## What is expected:
Copy exactly the lines from the one containing "return items" to the one containing "cad_parts[node].hide_render = cad_parts[node].hide_viewport", both lines included, and nothing else.

## Data section:
┌──
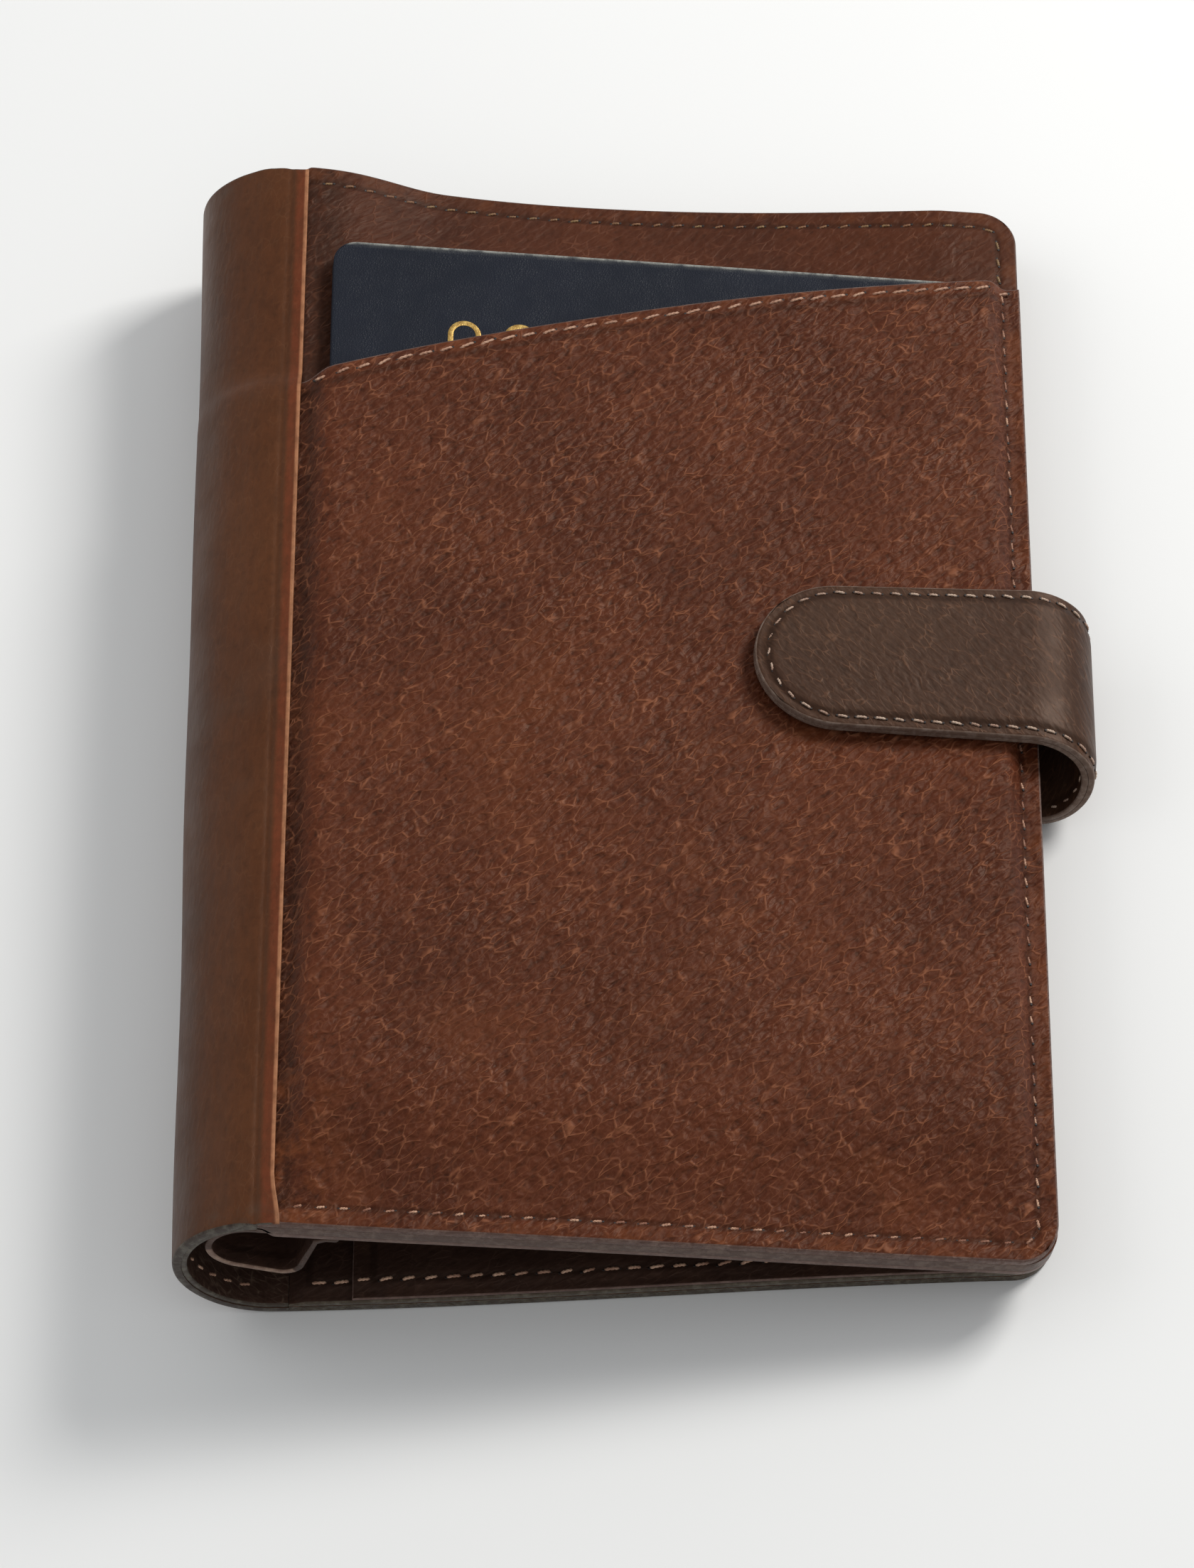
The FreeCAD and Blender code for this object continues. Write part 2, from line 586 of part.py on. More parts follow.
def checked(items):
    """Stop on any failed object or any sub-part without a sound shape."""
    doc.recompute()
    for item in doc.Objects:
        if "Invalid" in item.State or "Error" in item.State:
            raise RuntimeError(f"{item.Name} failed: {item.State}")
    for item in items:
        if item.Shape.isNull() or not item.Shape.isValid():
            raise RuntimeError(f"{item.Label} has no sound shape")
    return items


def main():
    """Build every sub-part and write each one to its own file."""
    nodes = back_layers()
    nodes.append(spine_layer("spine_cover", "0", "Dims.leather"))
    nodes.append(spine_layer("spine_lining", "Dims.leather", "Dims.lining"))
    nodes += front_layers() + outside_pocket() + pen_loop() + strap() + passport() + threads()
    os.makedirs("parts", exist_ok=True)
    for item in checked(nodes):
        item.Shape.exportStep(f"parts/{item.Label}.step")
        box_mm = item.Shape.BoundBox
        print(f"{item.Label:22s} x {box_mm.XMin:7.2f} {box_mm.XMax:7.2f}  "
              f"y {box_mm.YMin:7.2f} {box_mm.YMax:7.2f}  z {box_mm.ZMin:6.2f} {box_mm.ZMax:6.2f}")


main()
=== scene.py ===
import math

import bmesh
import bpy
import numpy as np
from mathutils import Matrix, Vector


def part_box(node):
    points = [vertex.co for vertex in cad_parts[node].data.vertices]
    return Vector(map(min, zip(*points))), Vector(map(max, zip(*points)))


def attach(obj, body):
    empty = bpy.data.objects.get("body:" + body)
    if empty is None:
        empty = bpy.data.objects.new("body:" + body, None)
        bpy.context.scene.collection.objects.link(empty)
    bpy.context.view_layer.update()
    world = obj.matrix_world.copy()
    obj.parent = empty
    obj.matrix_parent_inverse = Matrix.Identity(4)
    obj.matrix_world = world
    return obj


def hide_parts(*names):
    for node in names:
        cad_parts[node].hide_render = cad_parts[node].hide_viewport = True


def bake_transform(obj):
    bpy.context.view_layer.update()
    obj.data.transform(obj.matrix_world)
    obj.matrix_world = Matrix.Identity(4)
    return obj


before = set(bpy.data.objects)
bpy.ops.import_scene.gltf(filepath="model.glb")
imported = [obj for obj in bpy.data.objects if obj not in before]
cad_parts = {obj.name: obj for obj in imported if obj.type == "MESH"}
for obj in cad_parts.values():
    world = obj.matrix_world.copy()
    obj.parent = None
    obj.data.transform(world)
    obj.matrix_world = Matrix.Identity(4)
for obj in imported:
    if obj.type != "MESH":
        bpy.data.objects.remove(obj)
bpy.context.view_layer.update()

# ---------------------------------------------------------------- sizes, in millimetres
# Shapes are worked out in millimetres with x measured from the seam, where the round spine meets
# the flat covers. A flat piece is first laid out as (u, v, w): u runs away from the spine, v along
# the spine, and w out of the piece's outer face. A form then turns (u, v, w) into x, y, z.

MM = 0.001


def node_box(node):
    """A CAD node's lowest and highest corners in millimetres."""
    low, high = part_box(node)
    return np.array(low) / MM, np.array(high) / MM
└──
## Final answer:
    return items


def main():
    """Build every sub-part and write each one to its own file."""
    nodes = back_layers()
    nodes.append(spine_layer("spine_cover", "0", "Dims.leather"))
    nodes.append(spine_layer("spine_lining", "Dims.leather", "Dims.lining"))
    nodes += front_layers() + outside_pocket() + pen_loop() + strap() + passport() + threads()
    os.makedirs("parts", exist_ok=True)
    for item in checked(nodes):
        item.Shape.exportStep(f"parts/{item.Label}.step")
        box_mm = item.Shape.BoundBox
        print(f"{item.Label:22s} x {box_mm.XMin:7.2f} {box_mm.XMax:7.2f}  "
              f"y {box_mm.YMin:7.2f} {box_mm.YMax:7.2f}  z {box_mm.ZMin:6.2f} {box_mm.ZMax:6.2f}")


main()
=== scene.py ===
import math

import bmesh
import bpy
import numpy as np
from mathutils import Matrix, Vector


def part_box(node):
    points = [vertex.co for vertex in cad_parts[node].data.vertices]
    return Vector(map(min, zip(*points))), Vector(map(max, zip(*points)))


def attach(obj, body):
    empty = bpy.data.objects.get("body:" + body)
    if empty is None:
        empty = bpy.data.objects.new("body:" + body, None)
        bpy.context.scene.collection.objects.link(empty)
    bpy.context.view_layer.update()
    world = obj.matrix_world.copy()
    obj.parent = empty
    obj.matrix_parent_inverse = Matrix.Identity(4)
    obj.matrix_world = world
    return obj


def hide_parts(*names):
    for node in names:
        cad_parts[node].hide_render = cad_parts[node].hide_viewport = True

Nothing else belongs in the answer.